Young Davey, leaving the bellows, remarked: “It sure fits her to a turn.

That’s what I’m gunna be when I grow up. I’m gunna make things. I’m gunna

be a blacksmith.”

 

“Don’t go makin’ no mistake,” said Dad Trainor. “Hands that are strong

enough to work in iron ain’t strong enough to work with people. Don’t you

aim to work with iron. Aim to work with men. They’re what need the

bendin’. They’re what it pays to shape. Heat ‘em and temper ‘em. Hammer

‘em and form ‘em. If you break one of ‘em, here and there, it don’t make

no difference. Throw the pieces outside the shop. Leave ‘em there to be

tramped in the dirt by everybody that goes by. Go on with your hammerin’

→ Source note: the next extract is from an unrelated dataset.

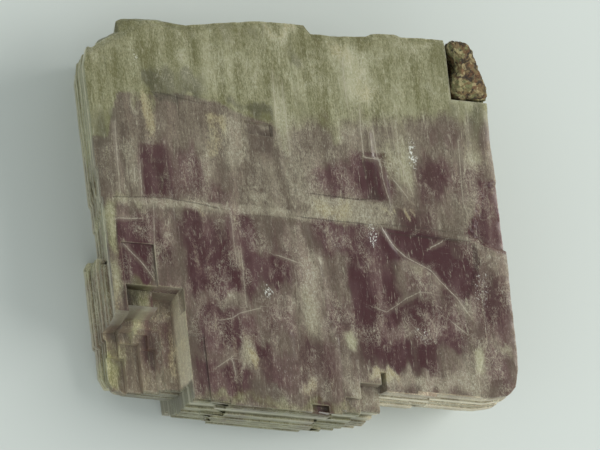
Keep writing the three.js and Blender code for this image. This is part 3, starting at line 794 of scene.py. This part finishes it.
def crystal_values(p, q, d, front_shape, number):
    """Every named point value of the block's material, for the front's points and the sides'."""
    count = front_shape[0] * front_shape[1]
    on_front = (np.arange(len(p)) < count).astype(float)
    on_side = 1 - on_front
    inset = ledge_inset().ravel()
    wall, rim, mosaic = np.zeros((3, len(p)))
    wall[:count] = (inset > 0.01) & (inset < WALL_SPREAD - 0.01)
    rim[:count] = step_rims(d[:count].reshape(front_shape)).ravel() * (d[:count] < LEDGE_DEPTH - 1)
    mosaic[:count] = fine_plates(p[:count], q[:count])[1]
    lamella = np.full(len(p), 0.5)
    lamella[count:] = np.repeat(0.5 + 0.5 * scatter(number, 80), (len(p) - count) // len(number))
    fracture, fracture_power = line_values(p, q, FRACTURES)
    groove, groove_power = line_values(p, q, GROOVES)
    drift = drifted(p, q)
    wine, veil, ochre, shade, olive = (
        patches(*drift, places) for places in (WINE, VEIL, OCHRE, SHADE, OLIVE)
    )
    plate_wine, plate_veil, plate_shade = (plate_tones(p, q, i) * on_front for i in range(3))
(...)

and shapin’. If you break two for every one that you shape for yourself,

you’re a mighty successful man. You’ll have money in the bank. Pretty

soon, folks that hated you for meanness will be glorifyin’ you for

strength. They’ll take their hats off and when they shake hands, their

palms will be turned up. Be a man-handler, not a blacksmith, Davey!”

 

The cold irony of this speech caused the Kid to look attentively and

somewhat sadly on the old man, but before any of them could speak again,

a horse neighed loudly somewhere near by.

 

The Kid sprang from the shed to listen.

 

But the sound had died down instantly. It was full night, now, and the

stars thickly stippled the sky, setting out the black, heavy forms of the

hills and more dimly, of the mountains beyond. He turned his head a

little from side to side, trying to locate the sound, but it was not

clear enough in his mind.

 

“Here, girl!” he called softly.

 

The mare instantly stepped from the shed to his side, and there he

watched her as she lifted her head high and stared straight across the

ravine.

 

“It was over there,” said the Kid thoughtfully, nodding in the direction

at which the mare was still looking. “What would you say, Dad,” he added to

the old man. “Was that neigh in the ravine or up on the bluff, there?”

 

“It was up there,” said Dad Trainor.

 

“Nope, it was down in the ravine,” broke in Davey instantly. “I heard the

echo break.”

 

“I think I did, too,” said the Kid.

 

“It was off of the bluff,” said Dad insistently. “Sure you’d hear some

echo, but not loud, and bangin’ back and forth from side to side of the

ravine, like it would ‘a’, if the critter had been down on the floor. A

noise like that, it’s like a whangin’ in a dish pan, I tell you.”

 

“Any stray horses around here?” asked the Kid, his ear canted a little,

his eyes still struggling with the darkness.

 

“Yeah. Pretty often some of the Milman stock, it straggles here across

the badlands. Most likely was one of them out there on the rim of the

valley.”

 

“Yeah. I’ve seen ‘em there a lot,” said Davey.